Our client is a large theater chain. They have hired us to help them with their revenue growth strategy. While we will be looking at the entire chain, we're going to focus on one particular location for this case. The core objective: identify the most impactful, actionable revenue growth opportunities for this theater location, and assess their feasibility and scalability across the chain.

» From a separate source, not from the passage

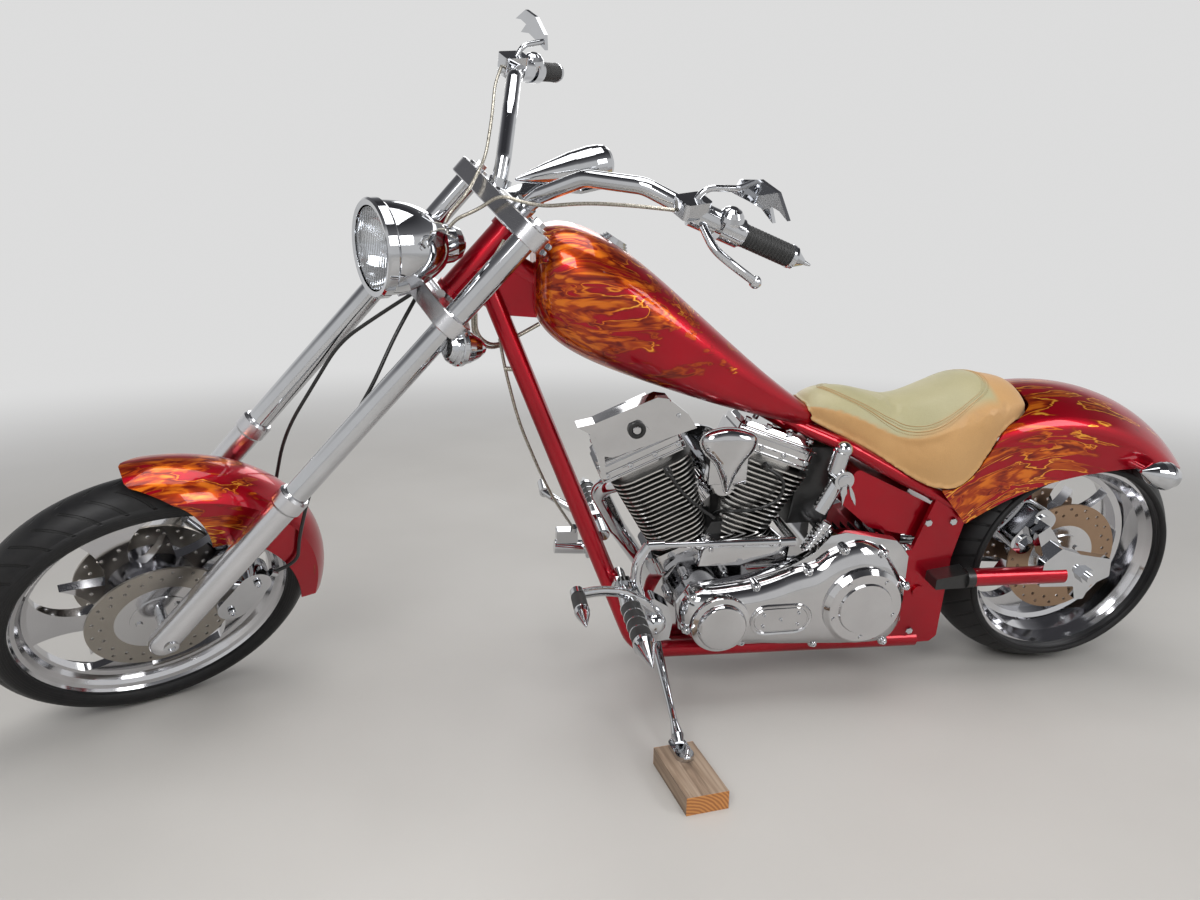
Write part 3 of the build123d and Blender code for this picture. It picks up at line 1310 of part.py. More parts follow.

Step 1 — Clarify & Scope Confirm what 'revenue growth' means: absolute dollar growth, margin-adjusted, or market share gain? Understand the investment appetite: organic optimisation only, or open to capex (e.g., premium format upgrades)? Establish the timeline: near-term quick wins vs. 2–3 year initiatives. Step 2 — Size Each Revenue Stream Decompose total revenue into its components and benchmark each against industry peers. Identify which streams are most underpenetrated relative to best practice. Step 3 — Generate & Prioritise Growth Initiatives Brainstorm growth levers across tickets, F&B, ancillary, and loyalty. Prioritise by: revenue impact, ease of implementation, investment required, and time to value. Group into: quick wins (0–6 months), medium-term (6–18 months), strategic bets (18+ months). Step 4 — Quantify the Opportunity For the top 2–3 initiatives, estimate the revenue uplift. Example: 'If we increase concessions revenue per customer from $8 to $11 (industry average), across 500,000 annual visits, that is $1.5M incremental revenue.' Step 5 — Recommend Lead with the highest-impact, most actionable recommendation. Structure as: immediate actions + medium-term investments + longer-term strategic options. Note scalability across the chain and key risks.